- [Instructions to follow] Copy each line with the word "slide" in it.

- [Data shown]
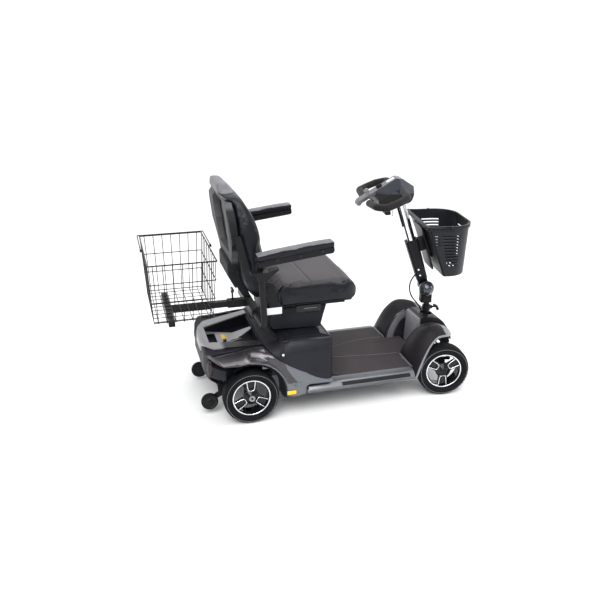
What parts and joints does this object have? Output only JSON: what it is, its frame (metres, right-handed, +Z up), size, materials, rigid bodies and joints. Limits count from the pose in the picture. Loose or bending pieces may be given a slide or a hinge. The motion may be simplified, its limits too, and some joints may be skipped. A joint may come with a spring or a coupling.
{
  "type": "mobility scooter",
  "caption": "Four-wheeled electric scooter with a padded swivel seat, lift-up arms, folding tiller with hand loops, moulded front basket and wire rear basket.",
  "frame": {"origin": "on the ground, in the middle of the scooter's length and width", "axes": "+X forward, +Y to the rider's left, +Z up"},
  "size_m": [1.4142, 0.68, 0.957],
  "materials": {
    "frame_steel": "satin",
    "axle_alloy": "satin",
    "steel_zinc": "satin",
    "tube_chrome": "polished",
    "charcoal_paint": "metallic gloss",
    "black_textured": "textured",
    "black_satin": "satin",
    "silver_plastic": "satin",
    "gloss_black": "gloss",
    "mat_rubber": "matte",
    "tyre": "matte",
    "grip_rubber": "matte",
    "vinyl_top": "matte",
    "vinyl_side": "gloss",
    "amber_lens": "gloss",
    "clear_lens": "gloss",
    "battery_case": "satin",
    "pad_grey": "matte"
  },
  "bodies": {
    "chassis": {"main_frame": "frame_steel", "front_axle_beam": "frame_steel", "transaxle": "axle_alloy", "batteries": "battery_case", "deck_pan": "silver_plastic", "deck_mat": "mat_rubber", "rear_body": "black_textured", "rear_cover": "silver_plastic", "battery_cover": "black_textured", "side_fairings": "charcoal_paint", "lamps": "amber_lens", "front_fenders": "black_textured", "front_shroud": "silver_plastic", "anti_tip_brackets": "frame_steel"},
    "release_lever": {"freewheel_lever": "gloss_black"},
    "track_rod": {"tie_rod": "steel_zinc"},
    "steering": {"steering_stem": "frame_steel", "tiller_cable": "black_satin"},
    "fold_lock": {"lock_pin": "black_satin"},
    "tiller": {"tiller_sleeve": "black_satin", "tiller_tube": "tube_chrome", "basket_bracket": "black_satin", "head_shell": "charcoal_paint", "head_console": "silver_plastic", "hand_grips": "grip_rubber", "head_lenses": "clear_lens"},
    "clamp_knob": {"tiller_knob": "gloss_black"},
    "wigwag": {"throttle_lever": "black_satin"},
    "dial": {"speed_dial": "black_satin"},
    "key": {"ignition_key": "steel_zinc"},
    "horn": {"horn_button": "black_satin"},
    "carry_basket": {"front_basket": "black_satin"},
    "carry_handle": {"front_basket_handle": "steel_zinc"},
    "post": {"seat_post": "steel_zinc"},
    "seat": {"seat_frame": "frame_steel", "storage_box": "black_textured", "seat_cushion": "vinyl_side"},
    "seat_lever": {"swivel_lever": "black_satin"},
    "back": {"backrest_shell": "black_textured", "backrest_cushion": "vinyl_side"},
    "rack": {"basket_beam": "frame_steel", "rear_basket": "frame_steel"},
    "rack_handle": {"rear_basket_handle": "frame_steel"},
    "rack_knob": {"beam_knob": "gloss_black"},
    "rear_wheel_left": {"rear_tyre_left": "tyre", "rear_rim_left": "gloss_black"},
    "front_wheel_left": {"front_tyre_left": "tyre", "front_rim_left": "gloss_black"},
    "stub_left": {"knuckle_left": "frame_steel"},
    "anti_tip_left": {"anti_tip_wheel_left": "pad_grey"},
    "arm_support_left": {"arm_post_left": "frame_steel"},
    "arm_pad_left": {"arm_rest_left": "vinyl_top"},
    "rear_wheel_right": {"rear_tyre_right": "tyre", "rear_rim_right": "gloss_black"},
    "front_wheel_right": {"front_tyre_right": "tyre", "front_rim_right": "gloss_black"},
    "stub_right": {"knuckle_right": "frame_steel"},
    "anti_tip_right": {"anti_tip_wheel_right": "pad_grey"},
    "arm_support_right": {"arm_post_right": "frame_steel"},
    "arm_pad_right": {"arm_rest_right": "vinyl_top"}
  },
  "joints": [
    {"name": "rear_wheel_left_spin", "type": "hinge", "parent": "chassis", "child": "rear_wheel_left", "pos_m": [-0.32612, 0.243, 0.1143], "axis": [0, 1, 0], "continuous": true},
    {"name": "rear_wheel_right_spin", "type": "hinge", "parent": "chassis", "child": "rear_wheel_right", "pos_m": [-0.32612, -0.243, 0.1143], "axis": [0, 1, 0], "continuous": true},
    {"name": "steering_turn", "type": "hinge", "parent": "chassis", "child": "steering", "pos_m": [0.55488, 0, 0.158], "axis": [0, 0, 1], "range_deg": [-22, 38]},
    {"name": "stub_left_turn", "type": "hinge", "parent": "chassis", "child": "stub_left", "pos_m": [0.53688, 0.205, 0.1143], "axis": [0, 0, 1], "range_deg": [-22, 38]},
    {"name": "front_wheel_left_spin", "type": "hinge", "parent": "stub_left", "child": "front_wheel_left", "pos_m": [0.54092, 0.23372, 0.1143], "axis": [0.1392, 0.9903, 0], "continuous": true},
    {"name": "stub_right_turn", "type": "hinge", "parent": "chassis", "child": "stub_right", "pos_m": [0.53688, -0.205, 0.1143], "axis": [0, 0, 1], "range_deg": [-22, 38]},
    {"name": "front_wheel_right_spin", "type": "hinge", "parent": "stub_right", "child": "front_wheel_right", "pos_m": [0.53284, -0.23372, 0.1143], "axis": [0.1392, 0.9903, 0], "continuous": true},
    {"name": "track_rod_swing", "type": "hinge", "parent": "steering", "child": "track_rod", "pos_m": [0.58954, -0.00487, 0.1523], "axis": [0, 0, 1], "range_deg": [-38, 22]},
    {"name": "fold_lock_pull", "type": "slide", "parent": "steering", "child": "fold_lock", "axis": [0.9903, -0.1392, 0], "range_m": [0, 0.008], "stiffness_N_per_m": 900, "springref_m": -0.002},
    {"name": "tiller_fold", "type": "hinge", "parent": "steering", "child": "tiller", "pos_m": [0.53507, 0.00278, 0.42], "axis": [0.1392, 0.9903, 0], "range_deg": [-30, 12], "deforming": ["tiller_cable"]},
    {"name": "clamp_knob_turn", "type": "hinge", "parent": "steering", "child": "clamp_knob", "pos_m": [0.52951, -0.03683, 0.42], "axis": [0.1392, 0.9903, 0], "continuous": true},
    {"name": "wigwag_turn", "type": "hinge", "parent": "tiller", "child": "wigwag", "pos_m": [0.31622, 0.03354, 0.8], "axis": [0, 0, 1], "range_deg": [-15, 15], "stiffness_Nm_per_rad": 1.5},
    {"name": "speed_dial_turn", "type": "hinge", "parent": "tiller", "child": "dial", "pos_m": [0.3126, 0.03405, 0.87646], "axis": [-0.4997, 0.0702, 0.8634], "range_deg": [0, 270]},
    {"name": "key_turn", "type": "hinge", "parent": "tiller", "child": "key", "pos_m": [0.26472, 0.04078, 0.8482], "axis": [-0.4997, 0.0702, 0.8634], "range_deg": [0, 90]},
    {"name": "horn_press", "type": "slide", "parent": "tiller", "child": "horn", "axis": [0, 0, -1], "range_m": [0, 0.003], "stiffness_N_per_m": 300, "springref_m": -0.001},
    {"name": "carry_basket_lift", "type": "slide", "parent": "tiller", "child": "carry_basket", "axis": [0, 0, 1], "range_m": [0, 0.06]},
    {"name": "carry_handle_swing", "type": "hinge", "parent": "carry_basket", "child": "carry_handle", "pos_m": [0.58855, -0.00473, 0.726], "axis": [0.1392, 0.9903, 0], "range_deg": [0, 80]},
    {"name": "release_lever_throw", "type": "hinge", "parent": "chassis", "child": "release_lever", "pos_m": [-0.39312, -0.065, 0.234], "axis": [-0.3746, 0.9272, 0], "range_deg": [0, 18]},
    {"name": "post_height", "type": "slide", "parent": "chassis", "child": "post", "axis": [0, 0, 1], "range_m": [0, 0.05]},
    {"name": "seat_swivel", "type": "hinge", "parent": "post", "child": "seat", "pos_m": [-0.12112, 0, 0.355], "axis": [0, 0, 1], "range_deg": [0, 90]},
    {"name": "seat_lever_pull", "type": "hinge", "parent": "seat", "child": "seat_lever", "pos_m": [-0.17612, -0.11, 0.454], "axis": [0, 0, 1], "range_deg": [0, 16], "stiffness_Nm_per_rad": 2, "springref_deg": -2.86},
    {"name": "back_fold", "type": "hinge", "parent": "seat", "child": "back", "pos_m": [-0.24612, 0, 0.57], "axis": [0, 1, 0], "range_deg": [0, 85]},
    {"name": "arm_support_left_slide", "type": "slide", "parent": "seat", "child": "arm_support_left", "axis": [0, 1, 0], "range_m": [0, 0.035]},
    {"name": "arm_pad_left_lift", "type": "hinge", "parent": "arm_support_left", "child": "arm_pad_left", "pos_m": [-0.28612, 0.312, 0.695], "axis": [0, -1, 0], "range_deg": [0, 85]},
    {"name": "anti_tip_left_spin", "type": "hinge", "parent": "chassis", "child": "anti_tip_left", "pos_m": [-0.48112, 0.153, 0.059], "axis": [0, 1, 0], "continuous": true},
    {"name": "arm_support_right_slide", "type": "slide", "parent": "seat", "child": "arm_support_right", "axis": [0, -1, 0], "range_m": [0, 0.035]},
    {"name": "arm_pad_right_lift", "type": "hinge", "parent": "arm_support_right", "child": "arm_pad_right", "pos_m": [-0.28612, -0.312, 0.695], "axis": [0, -1, 0], "range_deg": [0, 85]},
    {"name": "anti_tip_right_spin", "type": "hinge", "parent": "chassis", "child": "anti_tip_right", "pos_m": [-0.48112, -0.153, 0.059], "axis": [0, 1, 0], "continuous": true},
    {"name": "rack_slide", "type": "slide", "parent": "seat", "child": "rack", "axis": [-1, 0, 0], "range_m": [0, 0.1]},
    {"name": "rack_handle_swing", "type": "hinge", "parent": "rack", "child": "rack_handle", "pos_m": [-0.56612, 0, 0.685], "axis": [1, 0, 0], "range_deg": [0, 180]},
    {"name": "rack_knob_turn", "type": "hinge", "parent": "seat", "child": "rack_knob", "pos_m": [-0.34312, 0, 0.44], "axis": [0, 0, 1], "continuous": true}
  ],
  "couplings": [
    {"joint": "stub_left_turn", "follows": "steering_turn", "ratio": 1},
    {"joint": "stub_right_turn", "follows": "steering_turn", "ratio": 1},
    {"joint": "track_rod_swing", "follows": "steering_turn", "ratio": -1}
  ]
}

- [Output of the task]
What parts and joints does this object have? Output only JSON: what it is, its frame (metres, right-handed, +Z up), size, materials, rigid bodies and joints. Limits count from the pose in the picture. Loose or bending pieces may be given a slide or a hinge. The motion may be simplified, its limits too, and some joints may be skipped. A joint may come with a spring or a coupling.
    {"name": "fold_lock_pull", "type": "slide", "parent": "steering", "child": "fold_lock", "axis": [0.9903, -0.1392, 0], "range_m": [0, 0.008], "stiffness_N_per_m": 900, "springref_m": -0.002},
    {"name": "horn_press", "type": "slide", "parent": "tiller", "child": "horn", "axis": [0, 0, -1], "range_m": [0, 0.003], "stiffness_N_per_m": 300, "springref_m": -0.001},
    {"name": "carry_basket_lift", "type": "slide", "parent": "tiller", "child": "carry_basket", "axis": [0, 0, 1], "range_m": [0, 0.06]},
    {"name": "post_height", "type": "slide", "parent": "chassis", "child": "post", "axis": [0, 0, 1], "range_m": [0, 0.05]},
    {"name": "arm_support_left_slide", "type": "slide", "parent": "seat", "child": "arm_support_left", "axis": [0, 1, 0], "range_m": [0, 0.035]},
    {"name": "arm_support_right_slide", "type": "slide", "parent": "seat", "child": "arm_support_right", "axis": [0, -1, 0], "range_m": [0, 0.035]},
    {"name": "rack_slide", "type": "slide", "parent": "seat", "child": "rack", "axis": [-1, 0, 0], "range_m": [0, 0.1]},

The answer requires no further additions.